In his prime, Iverson was known as “The Answer.” Maybe it’s because he unlocked the NBA’s scoring algorithm to become the league’s MVP in the 2000–01 and 2004–05 seasons — an 11x All-Star, Hall of Famer, NBA scoring champ, former No. 1 overall pick, and Rookie of the Year who never took his foot off the accelerator from the time he entered the Association and unlaced his idol, Michael Jordan, on prime time television, to the moment he dusted Tyronn Lue’s ankles in the NBA Finals after draining a J, slow-walking over his crumpled defender.

He simply refused to die on the court.

Photo by Al Bello/Getty Images

As much as he did anything else, Allen Iverson survived

Survival can mean many things to many people. I remember one hot summer when I traveled on the subway into West Philadelphia and saw crooked avenues, tilted roofs, and faded murals gracing liquor store corners. The way the people moved. The way the community buzzed with contagious energy. It was a kingdom, and the salt of everyone’s skin and history swirled and clashed with the noises of the city. Philly, too, is defined by survival and revolutionary independence. It’s something I could relate to as the son of Mexican immigrants — how greatness is not a guarantee, but a gamble for many of us in this country.

It’s nothing short of a divine basketball miracle, then, that Allen Iverson arrived there as a rookie, circa 1996, for all of us to witness. A baby-afro’d silkster with moves that could undress his opponents and expose their naked secrets in front of packed arenas. Survival. When resources had been withheld from him — and others around him — he learned how to manipulate every ounce of his small frame and transfer that feeling across the hardwood with each spectacular dribble.
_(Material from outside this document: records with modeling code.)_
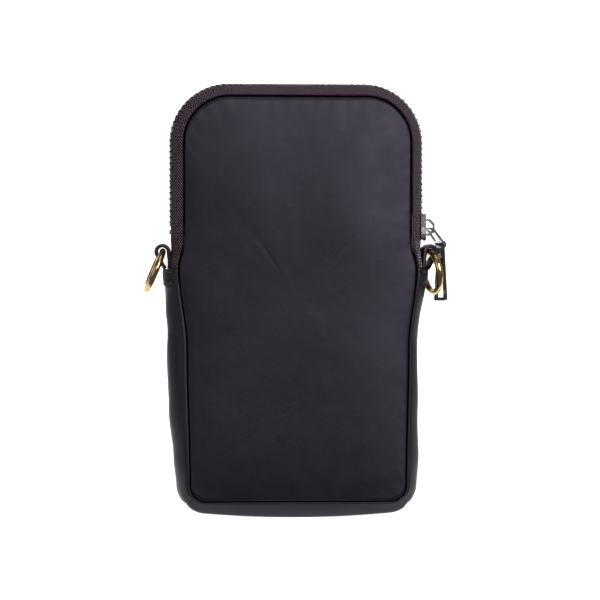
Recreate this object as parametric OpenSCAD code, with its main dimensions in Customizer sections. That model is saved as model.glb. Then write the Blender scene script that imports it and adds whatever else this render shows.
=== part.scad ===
// Upright leather phone pouch with a zip over its top and a ring in a loop at each zip end.
// The back panel faces -Y, the zip runs over +Z, and the bottom gusset stands on Z = 0.

/* [Panel outline] */
// Height of a panel from bottom seam to top seam
panel_h = 172.1; // [160:0.1:185]
// Width between the seams at the foot
foot_w = 92.4; // [88:0.1:96]
// Width between the seams at the waist
waist_w = 94.8; // [90:0.1:98]
// How far the seam at a zip end stands out beyond the seam above it
hip_out = 2.3; // [1.5:0.1:3.5]
// Width between the seams along the zip
top_w = 97.2; // [94:0.1:101]
// Height of the waist above the bottom seam
waist_h = 65; // [55:1:72]
// Height of the zip ends above the bottom seam
zip_end_h = 98.8; // [92:0.1:104]
// Height over which the hips narrow above the zip ends
flare_h = 12; // [10:0.5:14]
// Radius of the top corners at the seam
top_corner_r = 19.6; // [16:0.1:24]
// Radius of the bottom corners at the seam
bottom_corner_r = 7; // [5:0.5:10]

/* [Depth] */
// Distance between the panels at the bottom seam
foot_depth = 22; // [20:0.5:25]
// Distance between the panels at the top seam
top_depth = 19; // [18:0.5:22]
// Height of a panel's crown above its seam
crown = 3.6; // [1:0.1:5]

/* [Layers] */
// Thickness of the leather
leather_t = 1.4; // [1:0.1:1.8]
// Thickness of the padding
padding_t = 1.8; // [1:0.1:2.2]
// Thickness of the lining
lining_t = 0.5; // [0.3:0.1:0.8]

/* [Gusset] */
// Distance that the side gusset bulges beyond the seam
side_bulge = 5.5; // [4.5:0.1:6.5]
// Distance that the bottom gusset hangs below the seam
bottom_bulge = 6.5; // [5.5:0.1:7.5]
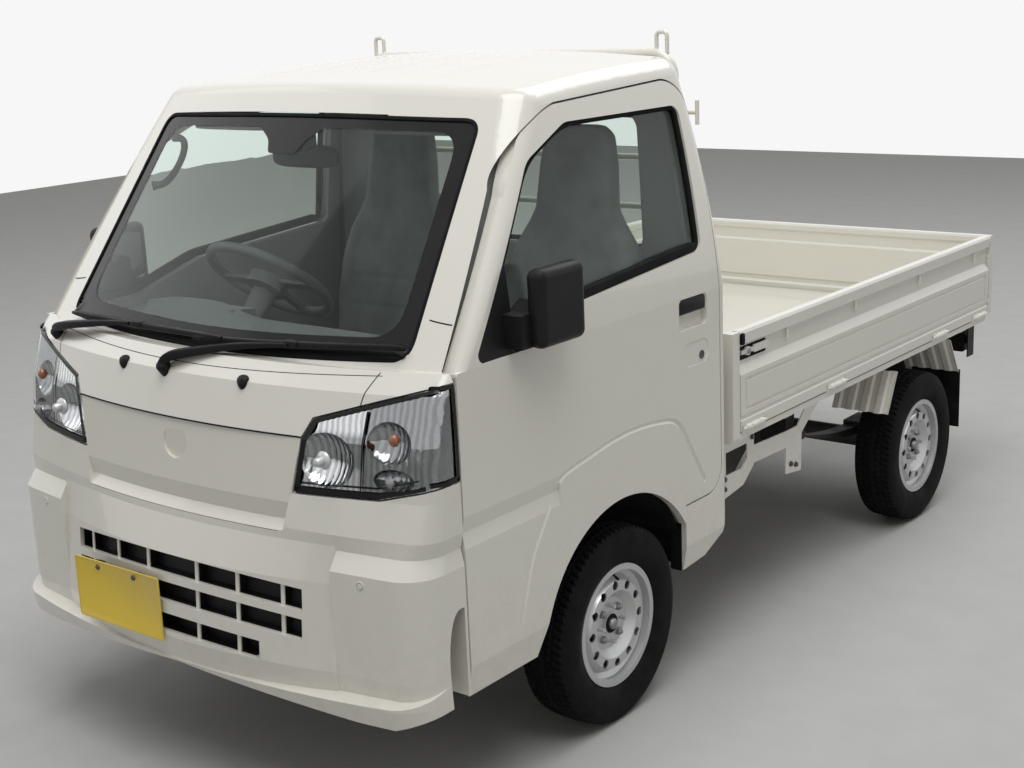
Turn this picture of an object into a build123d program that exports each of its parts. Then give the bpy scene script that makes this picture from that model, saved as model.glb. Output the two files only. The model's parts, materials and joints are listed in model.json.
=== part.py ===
from build123d import *
import math
import os

# Cab-over light truck with a drop-side bed. Millimetres, +Z up, -Y is the front, +X is the left side.
# The origin is on the ground, under the centre of the whole vehicle.
os.makedirs("parts", exist_ok=True)

# Overall sizes
LENGTH = 3395.0
WIDTH = 1475.0
HEIGHT = 1780.0
WHEELBASE = 1900.0
FRONT_OVERHANG = 897.5
TRACK = 1305.0
HALF_L = LENGTH / 2
HALF_W = WIDTH / 2
FRONT_AXLE_Y = -HALF_L + FRONT_OVERHANG
REAR_AXLE_Y = FRONT_AXLE_Y + WHEELBASE

# Clearances
PANEL_GAP = 5.0
HINGE_GAP = 6.0
SEAT_GAP = 0.3
SHAFT_GAP = 0.05

# Tyre and wheel
TYRE_R = 268.4
TYRE_W = 145.0
SHOULDER_R = 22.0
RIM_FLANGE_R = 166.0
RIM_HALF_W = 59.0
RIM_WALL = 4.0
RIM_SEAT_R = 152.0
RIM_WELL_R = 137.0
BEAD_R = RIM_SEAT_R + RIM_WALL + 0.5
WHEEL_OFFSET = 30.0
DISC_WALL = 4.0
HUB_R = 34.0
HUB_DEPTH = 52.0
SPINDLE_R = 20.0
STUD_CIRCLE = 100.0
STUD_COUNT = 4
STUD_R = 6.0
VENT_COUNT = 12
VENT_R = 12.0
VENT_CIRCLE_R = 108.0
HALF_TRACK = TRACK / 2
HUB_FACE_X = HALF_TRACK + WHEEL_OFFSET

# Steering
KINGPIN_X = 575.0
KINGPIN_TILT = 13.0
KNUCKLE_R = 34.0

# Frame rails
RAIL_X = 330.0
RAIL_W = 60.0
RAIL_H = 100.0
FRONT_RAIL_Z = 285.0
REAR_RAIL_Z = 455.0
RAIL_FRONT_Y = -1560.0
RAIL_REAR_Y = 1600.0
KICK_START_Y = 380.0
KICK_END_Y = 620.0

# Cab heights and walls
SILL_Z = 322.0
FLOOR_Z = 400.0
COWL_TOP_Z = 1092.0
ROOF_Z = 1737.0
DOOR_WALL = 52.0
ROOF_WALL = 34.0
REAR_WALL = 38.0
FRONT_WALL = 34.0
CAB_REAR_Y = -272.0
DOOR_FRONT_Y = -1432.0

# Bed
BED_FLOOR_Z = 675.0
BED_FLOOR_T = 18.0
GATE_TOP_Z = 940.0
GATE_HINGE_Z = 652.0
GATE_T = 32.0
PIN_R = 6.0
GATE_OUTER_X = HALF_W - PIN_R - 0.5
SIDE_HINGE_X = HALF_W - PIN_R
BED_FRONT_Y = -232.0
TAIL_OUTER_Y = HALF_L - PIN_R - 0.5
TAIL_HINGE_Y = HALF_L - PIN_R

WHEELS = [("front_left", 1, FRONT_AXLE_Y), ("front_right", -1, FRONT_AXLE_Y),
          ("rear_left", 1, REAR_AXLE_Y), ("rear_right", -1, REAR_AXLE_Y)]

SPINDLE_END_X = HUB_FACE_X + 4.0
KNUCKLE_FACE_X = HUB_FACE_X - HUB_DEPTH - 3.0
STRUT_R = 25.0
BALL_DROP = 80.0
BALL_GAP = 0.5

SPRING_X = 480.0
SPRING_HALF = 480.0
LEAF_W = 50.0
LEAF_T = 7.0
LEAF_COUNT = 4

CAB_MOUNT_FRONT_Y = -1330.0
CAB_MOUNT_REAR_Y = -345.0

# Plan sections of the upper cab, from the belt line up. Columns: height, front at the centre line,
# how far the front sweeps back by the side, half width, front corner radius, rear wall, rear corner radius
UPPER_SECTIONS = [
    (COWL_TOP_Z, -1528.0, 108.0, HALF_W, 35.0, CAB_REAR_Y, 30.0),
    (1350.0, -1340.0, 100.0, 707.0, 58.0, CAB_REAR_Y - 12, 52.0),
    (1750.0, -1049.0, 84.0, 621.0, 92.0, CAB_REAR_Y - 40, 84.0),
]

# The front end, same columns without the rear ones: the lower band with the cowl panel above it
FRONT_SECTIONS = [
    (280.0, -1668.0, 120.0, HALF_W, 90.0),
    (400.0, -HALF_L, 158.0, HALF_W, 90.0),
    (611.0, -1683.0, 160.0, HALF_W, 90.0),
    (700.0, -1654.0, 118.0, HALF_W, 80.0),
    (728.0, -1650.0, 100.0, HALF_W, 70.0),
    (815.0, -1637.0, 108.0, HALF_W, 60.0),
    (938.0, -1627.0, 112.0, HALF_W, 55.0),
    (1048.0, -1597.0, 118.0, HALF_W - 2, 45.0),
    (COWL_TOP_Z, -1556.0, 118.0, HALF_W - 4, 38.0),
]

# The raised corners of the bumper, then the groove over them
CORNER_SECTIONS = [
    (280.0, -1640.0, 62.0, HALF_W, 95.0),
    (400.0, -1652.0, 62.0, HALF_W, 95.0),
    (649.0, -1656.0, 66.0, HALF_W, 95.0),
    (690.0, -1632.0, 72.0, HALF_W - 9, 84.0),
    (728.0, -1650.0, 100.0, HALF_W, 70.0),
]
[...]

Survival.

To Allen Iverson, survival meant cradling the orange orb like some sort of heavenly device he could use to communicate with the gods, in order to inspire — or punish — the rest of us mortals who were blessed in watching his nightly resurrection, and insurrection.

Iverson shouldn’t have ever been the player he became; but at once, it was the only player he could ever be. A flawed idol. A heroic villain. The path that he was given was limited and shaped by his ability to make the smoothest, most calculated move, then to take the best shot — with limbs and outstretched fingers tangled in his face and abdomen. Iverson’s wholeness, it seems, was carved from the bones of a flawed government that leaves entire communities like his ravaged in the shambles of desperation and historical neglect, where a boy must learn how to ball himself into manhood, and then into an immortal force— and he did. All barely-6-feet and 165 pounds of him.

I love Iverson for that. For what he meant to those of us who weren’t supposed to be who we are, but became that anyways. This is an ode to his transcendence, to his impenetrable spirit, to the No. 3 sewn onto a jersey fabric that so many of us rocked — and imagined we could inhabit — when we were barely learning about the unforgiving dynamics of how easily our shot attempts could bounce off iron rims on blacktop schoolyards for a miss.

Iverson’s survival is more than his physical achievements — it’s a spiritual commitment and a social rebellion that we all got to learn from and put into our own style. And now, as graduates of his basketball seminars, many of us carry him in our work as teachers, construction workers, bartenders, journalists — fans empowered by his beautifully imperfect legacy.

Iverson once said he was the definition of “survival.” Or, as his former coach stated, A.I. was “a man who believed in himself so much, you had to believe in him, too.” And by believing in his value to out-will and survive, we believed in our own.

I hereby declare A.I. the most iconic athlete of my childhood, a legend worth revisiting and paying homage to, even though he no longer dons Philadelphia’s black and red uniform of the early 2000s. He was both “The Answer” and “The Question” (shout out Reebok), a difficult enigma who refused to accept society’s status quo, who instead chose to live through his own measurement of greatness. Let us all return to this version of Allen Iverson within ourselves. Let us all hoop — forever — in the name of our survival.